What Is an Accounting Entity?

An accounting entity is a clearly defined economic unit that isolates the accounting of certain transactions from other subdivisions or accounting entities. An accounting entity can be a corporation or sole proprietorship as well as a subsidiary within a corporation. However, the accounting entity must have a separate set of books or records detailing the assets and liabilities than those of the owner.

An accounting entity is part of the business entity concept, which maintains that the financial transactions and accounting records of the owners and the entities can not be intermingled.

The separation of accounting entities is important because it helps with proper tax accounting and financial reporting. However, multiple accounting entities can be aggregated into companywide financial statements.

Key Takeaways

  • An accounting entity is a clearly defined economic unit that isolates the accounting of transactions from other divisions or accounting entities.
  • An accounting entity can be a corporation or sole proprietorship as well as a subsidiary within a corporation.
  • An accounting entity must have a separate set of books or records detailing the assets and liabilities than those of the owner.

How an Accounting Entity Works

Although maintaining separate accounting entities provides management with useful information, more company resources are needed to maintain the financial reporting structure as the quantity of entities grows.

Accountants must maintain separate records for separate accounting entities and determine the specific cash flows from each entity. Cash flow is the cash being transferred in and out of a business as a result of its day-to-day operations.

Once an accounting entity is established, it should not be changed, as this sacrifices the future comparability of financial data.

Internal Accounting Entities

Accounting entities are arbitrarily defined based on the informational needs of management or grouped based on similarities in their business operations. Once the entity is defined, all related transactions, assets, and liabilities are reported to the accounting entity for reporting and accountability purposes.

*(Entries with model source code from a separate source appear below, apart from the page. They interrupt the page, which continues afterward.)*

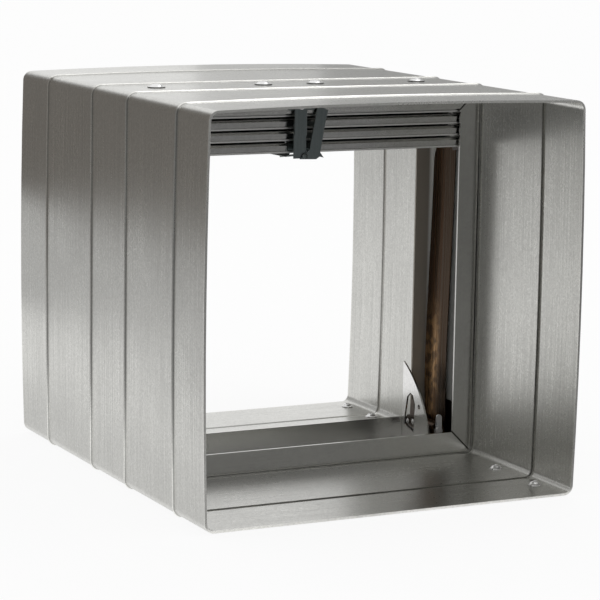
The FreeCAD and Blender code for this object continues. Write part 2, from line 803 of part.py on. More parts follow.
def make_reel_bracket(side, name):
    """Base with two bored ears for the axle and a cheek beside the lock leaf."""
    base = block(f"reel_base_{name}", mirrored(side, CHEEK, f"{CHEEK} + reel_base_width"),
                 (EAR_FRONT, EAR_REAR), (EAR_FOOT, f"{EAR_FOOT} + bracket_sheet"))
    ear = mirrored(side, f"{COIL} - ear_width / 2", f"{COIL} + ear_width / 2")
    tip = f"({SILL} + ear_height - ear_width / 2)"
    centre = f"{side} * {COIL}"
    front = block(f"reel_ear_front_{name}", ear, (EAR_FRONT, f"{EAR_FRONT} + bracket_sheet"),
                  (EAR_FOOT, tip))
    nose = rod(f"reel_ear_nose_{name}", "ear_width / 2", "bracket_sheet", FRONTWARD, centre,
               f"{EAR_FRONT} + bracket_sheet", tip)
    rear = block(f"reel_ear_rear_{name}", ear, (f"{EAR_REAR} - bracket_sheet", EAR_REAR),
                 (EAR_FOOT, f"{COIL_LEVEL} + coil_radius"))
    cheek = block(f"reel_cheek_{name}", mirrored(side, CHEEK, f"{CHEEK} + bracket_sheet"),
                  (f"{EAR_REAR} - cheek_length", EAR_REAR), (EAR_FOOT, f"{EAR_FOOT} + cheek_height"))
    bore = rod(f"reel_bore_{name}", "axle_radius + pin_gap",
               f"{EAR_REAR} - {EAR_FRONT} + 2 * cutting_spare", FRONTWARD, centre,
               f"{EAR_REAR} + cutting_spare", COIL_LEVEL)
    blank = fuse(f"reel_blank_{name}", [base, front, nose, rear, cheek])
    return cut(f"reel_bracket_{name}", blank, [bore])


def make_reel(side, name):
    """Axle pin, hub and the wound part of the spring strip."""
    centre = f"{side} * {COIL}"
    shank = rod(f"reel_shank_{name}", "axle_radius",
                f"{EAR_REAR} - {EAR_FRONT} + axle_tail + axle_head_rise / 2", FRONTWARD, centre,
                f"{EAR_REAR} + axle_tail", COIL_LEVEL)
    cap = rod(f"reel_cap_{name}", "axle_head", "axle_head_rise", FRONTWARD, centre, EAR_FRONT,
              COIL_LEVEL)
    fuse(f"reel_pin_{name}", [shank, cap])
    rings = (("spring_hub", "hub_radius", "axle_radius + axle_play", "hub_spare"),
             ("spring_coil", "coil_radius", "hub_radius + pin_gap", "0"))
    for label, outer, inner, spare in rings:
        length = f"strip_width + 2 * {spare}"
        solid = rod(f"{label}_solid_{name}", outer, length, FRONTWARD, centre,
                    f"{STRIP_REAR} + {spare}", COIL_LEVEL)
        bore = rod(f"{label}_bore_{name}", inner, f"{length} + 2 * cutting_spare", FRONTWARD, centre,
                   f"{STRIP_REAR} + {spare} + cutting_spare", COIL_LEVEL)
        cut(f"{label}_{name}", solid, [bore])


STRIP_FOOT = f"({COIL} + coil_radius + clip_gap)"
STRIP_TOP = f"({LAST_HINGE} - {DROP})"


def make_strip(side, name):
    """The drawn-out part of the constant-force spring, leaning out to the bottom blade's end."""
    lower = mirrored(side, STRIP_FOOT, f"{STRIP_FOOT} + strip_sheet")
    upper = mirrored(side, f"{STRIP_FOOT} + strip_lean", f"{STRIP_FOOT} + strip_lean + strip_sheet")
    return upright(f"spring_strip_{name}", [
        (lower[0], COIL_LEVEL), (lower[1], COIL_LEVEL), (upper[1], STRIP_TOP), (upper[0], STRIP_TOP),
    ], STRIP_FRONT, "strip_width")


def make_clip(side, name):
    """Angle under the bottom blade's end that carries the spring strip."""
    outer = f"({STRIP_FOOT} + strip_lean - clip_gap)"
    web = "(curl_radius - blade_sheet / 2)"
    along = ("clip_front", f"{BLADE} - hem_width - clip_hem_gap")
    flange = block(f"clip_flange_{name}", mirrored(side, f"{outer} - clip_reach", outer), along,
                   (f"{web} - clip_sheet", web))
    leg = block(f"clip_leg_{name}", mirrored(side, f"{outer} - clip_sheet", outer), along,
                (f"{web} - clip_leg", web))
    clip = fuse(f"strip_clip_{name}", [flange, leg])
    clip.Placement.Rotation = Rotation(Vector(-1, 0, 0), 1)
    bind(clip, Placement__Rotation__Angle=FOLD)
    spot(clip, "0", HINGE_FRONT, LAST_HINGE)


def make_cleat(side, name):
    """Corner angle that ties the side channel to the sill channel."""
    leg = block(f"cleat_leg_{name}", mirrored(side, f"{WEB_IN} - cleat_sheet", WEB_IN),
                ("cleat_front", "cleat_front + cleat_width"), (SILL, f"{SILL} + cleat_height"))
    foot = block(f"cleat_base_{name}", mirrored(side, f"{WEB_IN} - cleat_foot", WEB_IN),
                 ("cleat_front", "cleat_front + cleat_width"), (SILL, f"{SILL} + cleat_sheet"))
    return fuse(f"corner_cleat_{name}", [leg, foot])


LEAF = f"({GUIDE} + guide_sheet + leaf_gap)"
LEAF_RIVETS = [(ahead("leaf_rivet_rear"), f"{SILL} + leaf_rivet_rear_rise"),
               (ahead("leaf_rivet_front"), f"{SILL} + leaf_rivet_front_rise")]


def make_leaf(side, name):
    """Spring leaf behind the window and its two rivets."""
    profile(f"lock_leaf_{name}", side, [
        (ahead("leaf_front"), f"{SILL} + leaf_front_rise"),
        (ahead("leaf_rear"), f"{SILL} + leaf_rear_rise"),
        (ahead("leaf_rear"), f"{SILL} + leaf_back_rise"),
        (ahead("leaf_step_place"), f"{SILL} + leaf_step_rise"),
        (ahead("leaf_tongue_rear"), f"{SILL} + leaf_tongue_rise"),
        (ahead("leaf_tongue_front"), f"{SILL} + leaf_tongue_rise"),
        (ahead("leaf_front"), f"{SILL} + leaf_back_rise"),
    ], LEAF, "leaf_sheet")
    fuse(f"leaf_rivets_{name}", [
        rod(f"leaf_rivet{i}_{name}", "small_rivet_radius", "small_rivet_rise", Vector(-side, 0, 0),
            f"{side} * {LEAF}", y, z) for i, (y, z) in enumerate(LEAF_RIVETS)])


make_casing()
make_seam_rivets()
envelope = make_envelope()
for name, angle in (("bottom", 0), ("left", 90), ("top", 180), ("right", 270)):
    channel(f"frame_{name}", angle, envelope)
make_top_rivets()
make_hanger()
for index in range(1, count + 1):
    make_blade(index, index == count)
make_foot()
make_strap()
make_links()
make_link_bracket()
for side, name in ((1, "right"), (-1, "left")):
    for make in (make_guide, make_reel_bracket, make_reel, make_strip, make_clip, make_cleat, make_leaf):
        make(side, name)

NODES = [
    "casing", "casing_seam_rivets", "frame_bottom", "frame_left", "frame_top", "frame_right",
    "frame_top_rivets", "curtain_hanger", *[f"blade_{i}" for i in range(1, count)], "bottom_blade",
    "strap_foot", "strap", "strap_rivet", "link_lower", "link_upper", "link_stud", "link_bracket",
    "link_bracket_rivets",
]
for name in ("right", "left"):
    NODES += [f"{node}_{name}" for node in (
        "guide_plate", "reel_bracket", "reel_pin", "spring_hub", "spring_coil", "spring_strip",
        "strip_clip", "corner_cleat", "lock_leaf", "leaf_rivets")]

doc.recompute()
for item in doc.Objects:
    if "Invalid" in item.State or "Error" in item.State:
        raise RuntimeError(f"{item.Name} did not recompute")
for node in NODES:
    shape = doc.getObjectsByLabel(node)[0].Shape
    if shape.isNull() or not shape.isValid() or shape.Volume <= 0:
        raise RuntimeError(f"{node} has no valid shape")
os.makedirs("parts", exist_ok=True)
for node in NODES:
    doc.getObjectsByLabel(node)[0].Shape.exportStep(f"parts/{node}.step")
print(len(NODES), "pieces; fold at rest", round(solve(FOLD), 3), "closed", solve("closed_angle"))
print("blade", round(solve(BLADE), 3), "hinges", round(solve(FIRST_HINGE), 3), round(solve(HINGE_REAR), 3))
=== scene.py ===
# %% [markdown]
# # A folding-curtain fire damper
# The solids of the damper arrive as a fixed frame in metres. This lesson gives them their
# finishes, adds the pieces that look better with bends and waves in them, and sets up the
# light and the camera of a plain product picture.

# %% Load the frame
import math
import bpy
import mathutils
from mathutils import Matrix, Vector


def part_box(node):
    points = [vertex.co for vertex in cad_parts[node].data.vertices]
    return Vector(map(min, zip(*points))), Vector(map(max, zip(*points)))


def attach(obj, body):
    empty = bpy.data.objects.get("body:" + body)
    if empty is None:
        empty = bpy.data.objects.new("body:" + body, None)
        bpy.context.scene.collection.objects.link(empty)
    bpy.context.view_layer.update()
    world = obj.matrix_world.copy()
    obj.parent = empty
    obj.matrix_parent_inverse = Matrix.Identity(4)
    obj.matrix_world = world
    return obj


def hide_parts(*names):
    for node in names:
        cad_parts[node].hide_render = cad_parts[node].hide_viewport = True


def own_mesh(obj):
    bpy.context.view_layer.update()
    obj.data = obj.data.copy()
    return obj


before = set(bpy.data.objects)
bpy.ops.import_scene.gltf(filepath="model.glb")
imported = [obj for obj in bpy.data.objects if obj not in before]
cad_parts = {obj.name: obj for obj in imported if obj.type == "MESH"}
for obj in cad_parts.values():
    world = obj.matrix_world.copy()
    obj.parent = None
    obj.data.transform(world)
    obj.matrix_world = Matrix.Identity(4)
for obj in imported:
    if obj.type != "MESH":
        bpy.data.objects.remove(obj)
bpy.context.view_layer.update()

# %% [markdown]
# ## Camera
# A product picture like this is taken with a long lens from one side and a little above.
# The camera is made first, so that every later step can be judged through it.

# %% Camera
YAW, PITCH, ROLL = 0.461, 0.165, 0.016
LENS = 152.4
CAMERA_PLACE = mathutils.Vector((-0.5805, -1.1833, 0.3072))

forward = mathutils.Vector((math.sin(YAW) * math.cos(PITCH),
                            math.cos(YAW) * math.cos(PITCH),
                            -math.sin(PITCH)))
right = mathutils.Vector((math.cos(YAW), -math.sin(YAW), 0.0))
above = right.cross(forward)
turned_right = right * math.cos(ROLL) + above * math.sin(ROLL)
turned_above = -right * math.sin(ROLL) + above * math.cos(ROLL)

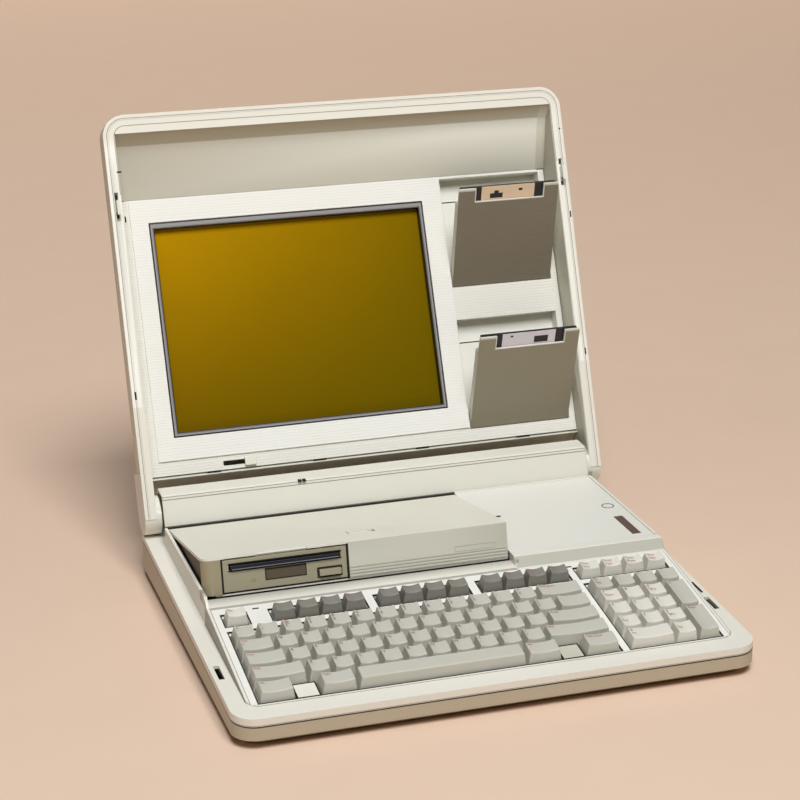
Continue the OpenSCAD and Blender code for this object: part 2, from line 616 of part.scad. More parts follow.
// A well, drawn t larger for its walls, with a deeper finger recess at its top
module well_box(y, t) {
    box([pocket_x0 - 0.6 - t, y - 2.4 - t, -well_depth - t],
        [pocket_x0 + pocket_w + 0.6 + t, y - 2.4 + well_l + t, t > 0 ? 0 : 5]);
    box([pocket_x0 - 0.6 - t, y - 2.4 + well_l - recess_l - t, -recess_depth - t],
        [pocket_x0 + pocket_w + 0.6 + t, y - 2.4 + well_l + t, t > 0 ? 0 : 5]);
}
module display_panel() color([0.93, 0.93, 0.9]) on_panel() difference() {
    box([-panel_x, panel_y0, -wall_t], [panel_x, panel_y1, 0]);
    for (y = [pocket_ya, pocket_yb]) well_box(y, 0);
    box([screen_x0 - trim_l - 0.4, screen_y0 - trim_l - 0.4, -20],
        [screen_x0 + screen_w + trim_l + 0.4, screen_y0 + screen_h + trim_top + 0.4, 20]);
    box([slot_x0, slot_y0, -20], [slot_x0 + 29, slot_y0 + 4, 20]);
}

bezel_t = 1.6;
// The tubs behind the panel that the closed disk pockets lie in
module pocket_tubs() color([0.93, 0.93, 0.9]) on_panel() for (y = [pocket_ya, pocket_yb]) difference() {
    intersection() {
        well_box(y, well_t);
        box([-big, -big, -big], [big, big, -wall_t]);
    }
    well_box(y, 0);
    translate([0, y + pivot_y, pivot_z]) rotate([0, 90, 0]) cylinder(h = big / 2, r = pocket_pin_r + 0.02);
}

module screen_bezel() color([0.93, 0.93, 0.9]) on_panel() difference() {
    box([bezel_x[0], 0.4, 0], [bezel_x[1], panel_y1, bezel_t]);
    box([screen_x0 - trim_l - 0.4, screen_y0 - trim_l - 0.4, -20],
        [screen_x0 + screen_w + trim_l + 0.4, screen_y0 + screen_h + trim_top + 0.4, 20]);
}

trim_d = 5;
module screen_trim() color([0.55, 0.55, 0.6]) on_panel() difference() {
    box([screen_x0 - trim_l, screen_y0 - trim_l, -trim_d],
        [screen_x0 + screen_w + trim_l, screen_y0 + screen_h + trim_top, bezel_t - 0.4]);
    box([screen_x0, screen_y0, -20], [screen_x0 + screen_w, screen_y0 + screen_h, 20]);
}

glass_lap = 2;
module screen_glass() color([0.5, 0.42, 0.05]) on_panel()
    box([screen_x0 - glass_lap, screen_y0 - glass_lap, -trim_d - 2],
        [screen_x0 + screen_w + glass_lap, screen_y0 + screen_h + glass_lap, -trim_d]);

module_z = -trim_d - 2;
module display_module() color([0.6, 0.6, 0.62]) on_panel()
    box([screen_x0 - 8, screen_y0 - 8, module_z - 9],
        [screen_x0 + screen_w + 8, screen_y0 + screen_h + 10, module_z]);

module display_board() color([0.1, 0.35, 0.2]) on_panel() {
    box([screen_x0, screen_y0 + 8, module_z - 14],
        [screen_x0 + screen_w - 10, screen_y0 + 70, module_z - 12.4]);
    for (x = [10, screen_w - 30], y = [16, 60]) translate([screen_x0 + x, screen_y0 + y, module_z - 12.4])
        cylinder(h = 3.4, r = 3);
}

slider_travel = 18;
module contrast_slider() color([0.9, 0.9, 0.87]) on_panel() {
    box([slot_x0 + 29 - 10.4, slot_y0 - 2, 0.2], [slot_x0 + 29 - 0.4, slot_y0 + 6, 3]);
    box([slot_x0 + 29 - 9, slot_y0 + 0.4, -5], [slot_x0 + 29 - 2, slot_y0 + 3.6, 0.2]);
}

module lid_latch(k) on_lid() {
    box([k * latch_x - latch_t / 2, latch_s - latch_l / 2, -6], [k * latch_x + latch_t / 2,
        latch_s + latch_l / 2, 6]);
    box([k * latch_x - latch_t / 2, latch_s - latch_l / 2 - 2.4, 3.6], [k * latch_x + latch_t / 2,
        latch_s - latch_l / 2, 6]);
    box([k * latch_x - latch_t / 2, latch_s - latch_l / 2 - 3, -6],
        [k * latch_x + latch_t / 2, latch_s + latch_l / 2 + 2, -rim_d0 - rim_t - 0.4]);
}
module lid_latch_left() color([0.85, 0.84, 0.8]) lid_latch(-1);
module lid_latch_right() color([0.85, 0.84, 0.8]) lid_latch(1);

pocket_pin_r = 1.5;
pocket_pin_l = 3.6;
pivot_y = 3.4;
pivot_z = -4;
module in_pocket(y, a) {
    on_panel() translate([pocket_x0, y + pivot_y, pivot_z]) rotate([a, 0, 0])
        translate([0, -pivot_y, -pivot_z]) children();
}

pocket_floor = 1.6;
pocket_side = 1.7;
module pocket(y, a) in_pocket(y, a) difference() {
    box([0, 0, -pocket_t], [pocket_w, pocket_l, 0]);
    box([pocket_side, pocket_floor, -6.4], [pocket_w - pocket_side, pocket_l + 5, -1.8]);
    box([-1, pocket_l - 13, -pocket_t - 1], [pocket_w + 1, pocket_l + 5, -1.8]);
    box([pocket_w * 0.17, pocket_l - 11, -4], [pocket_w * 0.85, pocket_l + 5, 5]);
    translate([-1, pivot_y, pivot_z]) rotate([0, 90, 0])
        cylinder(h = pocket_w + 2, r = pocket_pin_r + pin_play);
}
module upper_pocket() color([0.78, 0.77, 0.72]) pocket(pocket_ya, pocket_open_a);
module lower_pocket() color([0.78, 0.77, 0.72]) pocket(pocket_yb, pocket_open_b);

module pocket_pins() color([0.6, 0.6, 0.62]) on_panel()
    for (y = [pocket_ya, pocket_yb], x = [pocket_x0 - 2, pocket_x0 + pocket_w + 2 - pocket_pin_l])
        translate([x, y + pivot_y, pivot_z]) rotate([0, 90, 0]) cylinder(h = pocket_pin_l, r = pocket_pin_r);

module diskette() {
    difference() {
        box([2, pocket_floor + 0.2, -5.7], [2 + disk_w, pocket_floor + 0.2 + disk_l, -5.7 + disk_t]);
        translate([2 + disk_w / 2, pocket_floor + 30, -5.7]) cylinder(h = 1.2, r = 13, center = true);
    }
}
module upper_diskette() color([0.07, 0.07, 0.1]) in_pocket(pocket_ya, pocket_open_a) diskette();
module lower_diskette() color([0.07, 0.07, 0.1]) in_pocket(pocket_yb, pocket_open_b) diskette();

// Keys

cap_gap = 0.45;
side_in = 2;
front_in = 1.4;
back_in = 3.2;
skirt_z = -4;
module keycap(x, y, w, d) {
    x0 = x + cap_gap;
    x1 = x + w - cap_gap;
    y0 = y + cap_gap;
    y1 = y + d - cap_gap;
    polyhedron([[x0, y0, skirt_z], [x1, y0, skirt_z], [x1, y1, skirt_z], [x0, y1, skirt_z],
        [x0 + side_in, y0 + front_in, key_h], [x1 - side_in, y0 + front_in, key_h],
        [x1 - side_in, y1 - back_in, key_h + 0.8], [x0 + side_in, y1 - back_in, key_h + 0.8]],
        [[0, 1, 2, 3], [4, 7, 6, 5], [0, 4, 5, 1], [1, 5, 6, 2], [2, 6, 7, 3], [3, 7, 4, 0]]);
    translate([(x0 + x1) / 2 - 2.6, (y0 + y1) / 2 - 2.6, stem_z]) cube([5.2, 5.2, skirt_z - stem_z + 1]);
}

stem_z = -10.2;
// A run of keys: widths in key pitches from x0, on a row at y with depth d
module keys(x0, y, widths, d = 1) {
    for (i = [0:len(widths) - 1]) if (widths[i] > 0) {
        before = [for (j = [0:1:i - 1]) abs(widths[j])];
        keycap((x0 + sum(before)) * key_u, y * key_u, widths[i] * key_u, d * key_u);
    }
}
function sum(v, i = 0) = i < len(v) ? v[i] + sum(v, i + 1) : 0;
function ones(n) = [for (i = [1:n]) 1];
f_y = 5.52;
f_d = 0.81;
pad_u = pad_x / key_u;
key_dark = [0.51, 0.51, 0.49];
key_light = [0.78, 0.78, 0.74];
key_white = [0.94, 0.93, 0.91];

module escape_key() color(key_white) on_keys() keys(0, f_y, [1], f_d);
module function_keys_left() color(key_dark) on_keys() keys(2, f_y, ones(4), f_d);
module function_keys_middle() color(key_dark) on_keys() keys(6.5, f_y, ones(4), f_d);
module function_keys_right() color(key_dark) on_keys() keys(11, f_y, ones(4), f_d);
module number_row_keys() color(key_light) on_keys() keys(0, 4, concat(ones(13), [2]));
module upper_row_keys() color(key_light) on_keys() keys(0, 3, concat([1.5], ones(12), [1.5]));
module home_row_keys() color(key_light) on_keys() keys(0, 2, concat([1.75], ones(11), [2.25]));
module lower_row_keys() color(key_light) on_keys() keys(0, 1, concat([2.25], ones(10), [2.75]));
module bottom_row_keys() color(key_light) on_keys() keys(0, 0, [1.5, -1, 1.5, -7, 1.5, -1, 1.5]);
module space_bar() color(key_light) on_keys() keys(4, 0, [7]);
module keypad_top_keys() color(key_white) on_keys() keys(pad_u, f_y, ones(4), f_d);
module keypad_gray_keys() color(key_light) on_keys() {
    keys(pad_u, 4, ones(4));
    for (y = [0, 2]) keys(pad_u + 3, y, [1], 2);
}
module keypad_number_keys() color(key_white) on_keys() {
    for (y = [1:3]) keys(pad_u, y, ones(3));
    keys(pad_u, 0, [2, 1]);
}
module key_fillers() color([0.84, 0.84, 0.8]) on_keys() for (x = [1.5, 12.5])
    box([x * key_u + cap_gap, cap_gap - 0.3, plate_z], [(x + 1) * key_u - cap_gap, key_u - cap_gap, -1]);

bottom_case();
top_case();
keyboard_panel();
deck_cover();
status_window();
hinge_cover();
hinge_pins();
rubber_feet();
rear_panel();
handle_brackets();
main_board();
power_supply();
battery_pack();
hard_disk();
key_switch_plate();
rear_connectors();
power_button();
carry_handle();
pod_cover();
pod_tray();
floppy_drive();
drive_bezel();
eject_button();
drive_lamp();
drive_diskette();
pod_latch();
pod_pins();
lid_shell();
lid_frame();
display_panel();
pocket_tubs();
screen_bezel();
screen_trim();
screen_glass();
display_module();
display_board();
contrast_slider();
lid_latch_left();
lid_latch_right();
upper_pocket();
lower_pocket();
pocket_pins();
upper_diskette();
lower_diskette();
key_fillers();
escape_key();
function_keys_left();
function_keys_middle();
function_keys_right();
number_row_keys();
upper_row_keys();
home_row_keys();
lower_row_keys();
bottom_row_keys();
space_bar();
keypad_top_keys();
keypad_gray_keys();
keypad_number_keys();
case_screws();
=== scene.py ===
import json
import math

import bmesh
import bpy
from mathutils import Matrix, Vector


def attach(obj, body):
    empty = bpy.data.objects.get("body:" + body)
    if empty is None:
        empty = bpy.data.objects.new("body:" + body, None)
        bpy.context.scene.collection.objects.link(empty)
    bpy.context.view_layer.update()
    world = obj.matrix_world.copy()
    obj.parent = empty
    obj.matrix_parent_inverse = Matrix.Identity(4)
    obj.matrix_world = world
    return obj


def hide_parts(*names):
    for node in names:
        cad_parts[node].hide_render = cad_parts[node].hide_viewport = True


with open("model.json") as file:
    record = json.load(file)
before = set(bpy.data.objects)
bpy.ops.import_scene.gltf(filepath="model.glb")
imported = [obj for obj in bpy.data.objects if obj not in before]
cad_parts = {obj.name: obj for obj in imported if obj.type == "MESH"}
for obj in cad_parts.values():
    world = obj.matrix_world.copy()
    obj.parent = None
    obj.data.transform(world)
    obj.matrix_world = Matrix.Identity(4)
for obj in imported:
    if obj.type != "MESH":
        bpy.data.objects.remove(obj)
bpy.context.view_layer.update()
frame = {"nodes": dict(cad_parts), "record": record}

scene = bpy.context.scene
bodyOfNode = {node: body for body, nodes in frame["record"]["behaviour"]["bodies"].items() for node in nodes}
print("frame loaded,", len(frame["nodes"]), "nodes")


# Places, in millimetres: each plane is the matrix from a drawing plane to the scene
caseSize = {"frontY": -247.465, "frontHeight": 25.5, "rake": 2.4, "deckHeight": 22.6, "deckFront": 162.0}
hingeSize = {"y": 342.3, "z": 17.1, "fromRear": 25.7, "lean": 22.7}
keySize = {"pitch": 19.05, "front": 22.0, "lift": 0.5, "tilt": 6.5, "gap": 8.3, "height": 8.6, "skirt": -4.0,
           "unitsAcross": 19, "mainUnits": 15, "unitsDeep": 7}
panelSize = {"bottom": 69.0, "depth": 24.0, "tilt": 2.56}


def moved(x, y, z):
    return Matrix.Translation((x, y, z))


def turnedX(degrees):
    return Matrix.Rotation(math.radians(degrees), 4, "X")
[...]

Accounting entities can be established for specific product lines or geographical regions where a company's products are sold. Also, specific accounting records can be maintained based on the core principles of an entity or segregated by customer base, if each customer base is distinguishable from one another. Examples of internal accounting entities include the investment division of a bank or the sales department of a corporation.

Internal accounting entities are helpful because they allow a company's management to analyze operations from various sections of a business independently. Forecasting and financial analysis become easier by segregating financial data across different entities. Maintaining different accounting records allows for strategic analysis of the various product lines and helps with decisions regarding whether to discontinue or expand a particular business operation.

External Accounting Entities

A business is required to maintain separate financial records from its owners and investors. For this reason, a business is an accounting entity for legal and taxation purposes. An accounting entity allows for taxing authorities to assess proper levies in accordance with tax rules.

Different accounting entities have different financial reporting requirements. The financial reporting is important because it specifies who owns what assets in the event that the accounting entity must liquidate in bankruptcy. Also, auditing an organization's financial statements is easier with separate accounting entities. Examples of larger accounting entities include corporations, partnerships, and trusts.

Special Purpose Vehicles (SPVs)

Special purpose vehicles, or SPVs, are accounting entities that exist as a subsidiary company with an asset and liability structure as well as legal status that makes its obligations secure even if the parent company goes bankrupt.

An SPV may also be a subsidiary of a financial corporation designed to serve as a counterparty for swaps and other credit-sensitive derivative instruments. A derivative is a security whose value is determined or derived from an underlying asset or assets such as a benchmark.

Sometimes, special purpose vehicles—also called special purpose entities or (SPE)s—can be used nefariously to hide accounting irregularities or excessive risks undertaken by the parent company. Special purpose vehicles may thus mask critical information from investors and analysts who may not be aware of a company’s complete financial picture.

For this reason, investors must analyze the parent company’s balance sheet as well as the special purpose entities' balance sheets before deciding whether to invest in a business. Enron’s accounting scandal is a prime example of how companies can hide losses by using separate accounting records.